# Demonstration of content_analysis_tools.py
Say we have the following tagged transcript:
>P1: I think what's bad about the current exam is that we do not have enough time, and that examiners can individually differ in their judgment #weak-aspect.time.subjectivity{this relates to previous work by blabla..}
>
>P2: I think it's good that we look at the overall performance of candidates, but I think the exam duration is too short. #strong-aspect.overall-image #weak-aspect.time
>
>P2: I would like to have eye trackers so we know what the participants are looking at. #suggestion.gaze-recordings
>
>P3: I would like to have eye trackers and video data #suggestion.gaze-recordings.video
>
>P3: Again I want to emphasize that I could really use video data #suggestion.video

## Finding tags and storing them in a dataframe
We want to create a dataframe containing the tag stems (for example #weak-aspect), the suffixes (for example .time), and the comments {between curly brackets}.

To achieve this, we use the following regular expression:

`(#[\w|\-]+)(\.[\w|\-|.]+)?({[^}]+})?`

For an interactive demonstration of this regular expression, see https://regex101.com/r/WvrPav/3

A schematic of the expression created using https://www.debuggex.com/:

![image.png](attachment:47fcf102-fe37-4e00-8693-c026024857db.png)

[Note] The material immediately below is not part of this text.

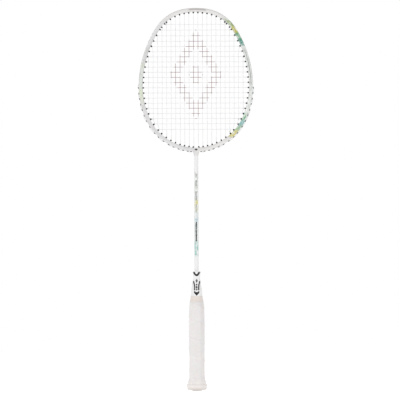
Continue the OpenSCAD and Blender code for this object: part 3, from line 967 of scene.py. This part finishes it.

* group 1 = tag stem, for example #weak-aspect
* group 2 = suffixes, for example .time.subjectivity
* group 3 = comments, for example {this examiner gives elaborate answers}

## Who said what
Also, we want to know which participant the tag belongs to. We do this by searching the text backwards, starting from the tag, until we encounter a participant number. We assume participant numbers are denoted with the following pattern: `P(\d+):`, for example, the string `P11:` should be captured.


## Demonstration

For the code, see `content_analysis_tools.py`

As a demonstration, I load a mockup interview below:



In [10]:
from content_analysis_tools import Content

interview_path = 'demo-interview.docx'

interview = Content(interview_path) # alternatively, a string can be loaded directly (instead of a docx path). 

The document is converted to a string, which is stored in the instance `Content.text`

In [2]:
print(interview.text)

P1: I think what's bad about the current exam is that we do not have enough time, and that examiners can individually differ in their judgment #weak-aspect.time.subjectivity{this is a nice quote}
P2: I think it's good that we look at the overall performance of candidates, but I think the exam duration is too short. #strong-aspect.overall-image #weak-aspect.time
P2: I would like to have eye trackers so we know what the participants are looking at. #suggestion.gaze-recordings
P3: I would like to have eye trackers and video data #suggestion.gaze-recordings.video
P3: Again I want to emphasize that I could really use video data #suggestion.video



The interview is read and tags were extracted automatically. The dataframe with all tags can be accessed as follows

In [3]:
interview.data

Unnamed: 0,stem,suffixes,comments,participant
0,#weak-aspect,"[time, subjectivity]",{this is a nice quote},1
1,#strong-aspect,[overall-image],,2
2,#weak-aspect,[time],,2
3,#suggestion,[gaze-recordings],,2
4,#suggestion,"[gaze-recordings, video]",,3
5,#suggestion,[video],,3


We can count the stems, and how many participants mentioned this stem (avoiding counting participants twice, if they raised the same topic twice), and which participant first mentioned this tag. 

In [4]:
interview.count_stems()

Unnamed: 0,stem count,stem count unique,first occurence
#suggestion,3,2,2
#weak-aspect,2,2,1
#strong-aspect,1,1,2


And if we specify a tag stem, we can count the suffixes that belong to this stem

In [5]:
interview.count_suffixes("#strong-aspect")

overall-image    1
Name: counted values, dtype: int64

In [6]:
interview.count_suffixes("#weak-aspect")

time            2
subjectivity    1
Name: counted values, dtype: int64

In [7]:
interview.count_suffixes("#suggestion")

gaze-recordings    2
video              1
Name: counted values, dtype: int64

By default, `count_suffixes` avoids double counting suffixes that were raised twice by the same participant. This can be disabled by passing the argument `avoid_double_counting = False`. In our example, P3 mentioned twice that video recordings are preferred. Note this second mention was ignored in the example above.

In [8]:
interview.count_suffixes("#suggestion", avoid_double_counting=False)

video              2
gaze-recordings    2
Name: counted values, dtype: int64